SOURCE DATA —
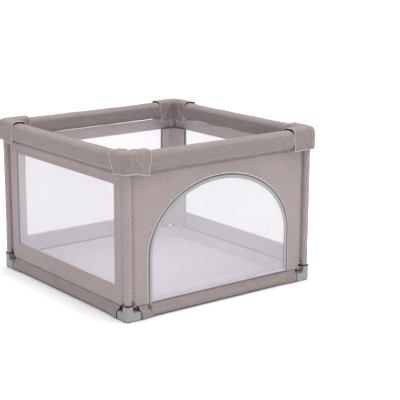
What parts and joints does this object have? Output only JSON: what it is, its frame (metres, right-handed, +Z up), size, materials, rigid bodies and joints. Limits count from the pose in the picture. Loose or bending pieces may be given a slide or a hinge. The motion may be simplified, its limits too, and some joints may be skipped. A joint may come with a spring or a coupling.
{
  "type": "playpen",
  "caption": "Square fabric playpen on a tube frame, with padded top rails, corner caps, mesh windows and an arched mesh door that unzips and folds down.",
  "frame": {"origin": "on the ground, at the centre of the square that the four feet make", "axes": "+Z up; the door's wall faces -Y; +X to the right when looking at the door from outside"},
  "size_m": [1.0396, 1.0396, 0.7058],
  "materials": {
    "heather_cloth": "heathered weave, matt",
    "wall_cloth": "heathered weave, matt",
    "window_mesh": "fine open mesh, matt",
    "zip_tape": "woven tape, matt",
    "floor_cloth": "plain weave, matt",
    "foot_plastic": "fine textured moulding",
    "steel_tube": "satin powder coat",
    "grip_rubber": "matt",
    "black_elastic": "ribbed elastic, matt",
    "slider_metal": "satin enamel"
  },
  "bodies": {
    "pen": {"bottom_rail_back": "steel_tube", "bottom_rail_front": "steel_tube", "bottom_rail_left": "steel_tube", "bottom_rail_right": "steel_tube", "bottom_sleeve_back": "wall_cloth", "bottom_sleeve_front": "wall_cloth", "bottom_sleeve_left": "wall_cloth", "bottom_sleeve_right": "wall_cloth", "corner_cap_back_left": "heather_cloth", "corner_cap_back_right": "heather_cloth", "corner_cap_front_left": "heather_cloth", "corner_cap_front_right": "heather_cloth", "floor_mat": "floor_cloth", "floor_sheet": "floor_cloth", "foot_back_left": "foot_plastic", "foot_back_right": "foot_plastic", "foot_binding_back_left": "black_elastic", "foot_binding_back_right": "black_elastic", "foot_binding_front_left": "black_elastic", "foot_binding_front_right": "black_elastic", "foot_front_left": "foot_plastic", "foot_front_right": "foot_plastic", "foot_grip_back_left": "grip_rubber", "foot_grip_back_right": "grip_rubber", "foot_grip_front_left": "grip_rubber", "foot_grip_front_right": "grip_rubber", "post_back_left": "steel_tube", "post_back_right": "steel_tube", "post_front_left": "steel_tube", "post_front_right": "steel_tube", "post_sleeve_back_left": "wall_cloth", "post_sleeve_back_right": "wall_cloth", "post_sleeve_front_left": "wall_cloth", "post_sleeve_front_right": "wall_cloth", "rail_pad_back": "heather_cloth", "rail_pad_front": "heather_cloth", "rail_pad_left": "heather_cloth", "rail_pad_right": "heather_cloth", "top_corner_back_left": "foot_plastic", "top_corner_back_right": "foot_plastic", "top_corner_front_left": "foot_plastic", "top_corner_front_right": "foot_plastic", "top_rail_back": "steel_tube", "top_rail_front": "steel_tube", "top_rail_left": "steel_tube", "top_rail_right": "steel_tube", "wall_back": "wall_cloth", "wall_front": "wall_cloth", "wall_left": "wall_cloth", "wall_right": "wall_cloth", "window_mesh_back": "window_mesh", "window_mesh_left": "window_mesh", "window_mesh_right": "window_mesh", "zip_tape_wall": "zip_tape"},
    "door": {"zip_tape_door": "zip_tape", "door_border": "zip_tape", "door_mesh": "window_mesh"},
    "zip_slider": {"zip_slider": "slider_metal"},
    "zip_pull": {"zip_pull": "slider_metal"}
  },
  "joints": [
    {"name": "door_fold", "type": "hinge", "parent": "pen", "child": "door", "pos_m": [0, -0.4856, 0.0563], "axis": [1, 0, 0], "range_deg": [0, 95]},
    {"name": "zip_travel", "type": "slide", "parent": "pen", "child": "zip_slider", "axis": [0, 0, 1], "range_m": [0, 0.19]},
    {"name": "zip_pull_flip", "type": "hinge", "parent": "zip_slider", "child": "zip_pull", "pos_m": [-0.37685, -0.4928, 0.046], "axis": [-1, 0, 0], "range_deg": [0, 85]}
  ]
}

...

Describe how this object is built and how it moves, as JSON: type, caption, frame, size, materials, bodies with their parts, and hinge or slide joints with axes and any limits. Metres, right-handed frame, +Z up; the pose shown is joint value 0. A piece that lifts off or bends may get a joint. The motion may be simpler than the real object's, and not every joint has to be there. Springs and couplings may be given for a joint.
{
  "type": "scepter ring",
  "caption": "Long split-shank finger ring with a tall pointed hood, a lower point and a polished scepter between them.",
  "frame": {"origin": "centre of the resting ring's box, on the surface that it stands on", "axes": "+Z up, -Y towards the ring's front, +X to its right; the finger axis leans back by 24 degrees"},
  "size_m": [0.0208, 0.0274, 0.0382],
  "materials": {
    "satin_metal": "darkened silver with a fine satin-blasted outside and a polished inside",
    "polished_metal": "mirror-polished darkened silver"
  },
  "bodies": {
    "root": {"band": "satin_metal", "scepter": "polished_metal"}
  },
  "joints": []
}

EXERCISE TASK —
Give only the count of lines in this material that contain the string "from".

FINISHED EXERCISE —
2